4. Experimental Results

The method was evaluated on 10 public multi-view benchmarks (e.g., Caltech-5V, Fashion-MV, ALOI, 100Leaves) against 8 strong baselines (including DCMVC, STCMC-UR, and deep single-view methods).

Performance: The proposed method achieved the best or second-best performance across all datasets in terms of Accuracy (ACC), Normalized Mutual Information (NMI), and Adjusted Rand Index (ARI).
- Example: On Fashion-MV, it achieved 97.78% ACC, outperforming the second-best (DCMVC at 91.34%).
- Example: On BDGP, it reached 98.81% ACC, significantly higher than competitors.
Ablation Studies:
- Phase Causality: Removing the phase term (Real-Spec, $q=0$ ) or shuffling the phase (Shuffled-Phase) caused significant performance drops, confirming that the gain comes from structured phase consistency.
- Stability: The magnetic spectrum exhibited a larger eigengap ( $\Delta K$ ) and smaller subspace distance across random seeds, indicating a more stable and separable embedding space compared to real-valued spectral methods.
Efficiency: By operating in the anchor domain ( $m \ll n$ ), the method avoids $O(n^2)$ complexity. While the magnetic spectrum adds moderate overhead compared to real-valued spectral methods, it remains significantly more efficient than dense graph methods and offers a superior accuracy-efficiency trade-off.

5. Significance

This paper addresses a fundamental limitation in unsupervised multi-view learning: the assumption that view agreement is solely a matter of connection strength. By introducing magnetic spectral learning, the authors demonstrate that directional consistency is a critical signal for robust clustering.
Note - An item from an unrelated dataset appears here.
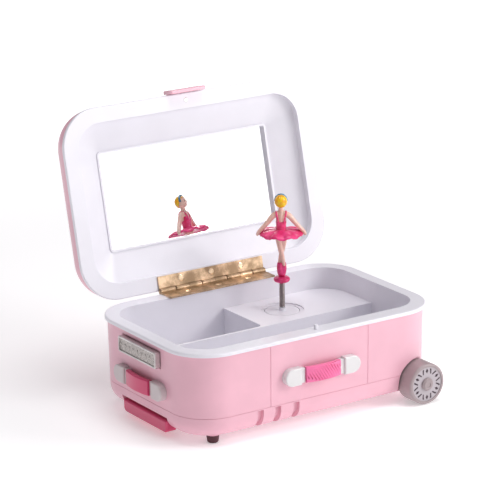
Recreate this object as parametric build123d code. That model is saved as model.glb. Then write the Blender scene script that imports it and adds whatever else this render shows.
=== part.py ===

Theoretical Impact: It bridges the gap between directed graph spectral theory and unsupervised multi-view clustering, providing a principled way to handle view discrepancies.
Practical Impact: The method offers a scalable, robust solution for real-world data where views are noisy and structurally conflicting, achieving state-of-the-art results without requiring labeled data. The use of Hermitian matrices allows for the retention of real-valued spectral properties while capturing complex directional dynamics.